I thought this event would see me competing in a speed event for the first time. I had the car in the shape and form of Le Monster Mazda, I was a member of an invited club (the Imp Club) and getting an MSA competition was easy and not expensive. The only fly in the ointment up one's nasal passage was that the Mazda is so highly modified it would run in Class C2, Modified Series Production Cars over 1800cc. And for that it needs to have a rollcage fitted. Getting a rollcage would be awkward as 1996 Mazda 323Cs are rare in the UK and I already know that my insurer would increase my insurance, despite a cage being a safety device. They view such things as a statement of intent and I can only assume that cars with cages are statistically more likely to have a claim.

If I kitted Le Monster Mazda out with a cage this the kind of car I'd be up against, the Astra GTE of Stewart Lillington. It's stripped out, has polycarb windows and no lights. Stewart posted a run in the low 47s when it briefly wasn't raining

I saw a few guys from the Launceston & North Cornwall Motor Club. I know them from my trailling exploits and it was a good opportunity to see their machinery without it being covered in mud.

Dick Bolt's Escort doesn't let on how special it is. The dude knows how to drive it, too. Watch this!
Dick Bolt's Mk1 Escort is a highly developed bit of kit with a four pin diff and a Duratec engine putting out about 190bhp on throttle bodies. Who needs Cossy power? He's putting a very special Ford Pop together with a 2.3 litre Duratec engine and wishbones suspension. I'd love to see that car on a classic trial but Dick's doing well with the Escort and is hoping to get three Triples in a row with a Gold in the Edinburgh in October. I hope I haven't jinxed him by writing this but I reckon he'll have a blast anyway.

There was a good display of classic cars just down from the paddock, ranging from an unclothed F1 racing sidecar outfit to a special bodied Model T Ford.

Whenever the cars lined up for a run the rain fell in earnest. Footpaths around the house became very muddy and unless you had good quality walking boots, which I had, it was easy to slip over.

Fabio at speed in his rear-engined Mini - not a great smudge of it but the light was going


I saw someone from one of our car club meetings, Fabio Luffarelli, with his spaceframe, bike engined Mini. He's more used to circuit racing and said that he found the discipline of waiting around and then being entirely focused on nailing the perfect run up a narrow hill completely different to that of racing at - say - Pembrey. There seems to be traffic in competitors between hill-climbing and circuit racing but in Cornwall we don't have a circuit, just a profusion of hills. There's lost of good hills but sometime what we really need is a circuit. Surely there must be somewhere in the clay country that we can use?
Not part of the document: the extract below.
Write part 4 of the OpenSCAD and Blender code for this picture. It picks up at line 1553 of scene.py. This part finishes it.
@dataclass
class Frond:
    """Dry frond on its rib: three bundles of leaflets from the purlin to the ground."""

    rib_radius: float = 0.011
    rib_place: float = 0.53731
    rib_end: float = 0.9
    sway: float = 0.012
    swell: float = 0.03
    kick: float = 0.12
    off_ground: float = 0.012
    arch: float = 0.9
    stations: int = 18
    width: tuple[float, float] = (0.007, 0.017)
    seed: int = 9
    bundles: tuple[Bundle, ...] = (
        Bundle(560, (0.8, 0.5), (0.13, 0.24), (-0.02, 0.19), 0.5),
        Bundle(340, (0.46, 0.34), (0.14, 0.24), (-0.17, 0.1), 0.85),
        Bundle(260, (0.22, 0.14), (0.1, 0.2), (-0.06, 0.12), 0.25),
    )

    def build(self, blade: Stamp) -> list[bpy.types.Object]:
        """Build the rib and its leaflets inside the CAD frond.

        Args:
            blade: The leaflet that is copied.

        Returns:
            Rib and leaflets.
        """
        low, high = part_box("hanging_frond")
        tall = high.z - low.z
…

Until then Pentillie helps sate the hillclimber's passion for speed.

To really raise a smile in these conditions, what you need is a Crossle sporting trials car

Most people faced the poor weather conditions with good cheer. It was a severe test for the organisers but they'd obviously prepared the paths with tippings of shale and laid in an awful lot of straw bales to spread on the boggy bits around the exit and entry points in the paddock and display areas.

So a few cars got stuck in the mud - they were soon on their way again.

One or two people though getting a bit shoutie would help matters but of course it didn't. Generally it was the right crowd with no crowding. The event was well supported despite or maybe because of the weather. Everyone that I spoke to (I ignored the shoutie ones) sincerely wanted this event to succeed, from my MCC muckers in the display area, via the drivers shaking their heads in disbelief at the heavens to the bedraggled photographer at Repton who had two coats, one for him and another for his massive camera.

My mum and sister saw Pentillie on the telly a few years ago and we went up there when the gardens were open. It rained hard then, too, although nothing like as bad as today. Anyway, we got chatting to some of the volunteers and they said they were more than willing to help because the Corytons were "such a nice family". I think there was that sort of goodwill for this event as well. 

The weather was exceptionally bad and if the Pentillie Festival of Speed works this well first time out in monsoon conditions then just think how nice it'll be next year when the sun shines.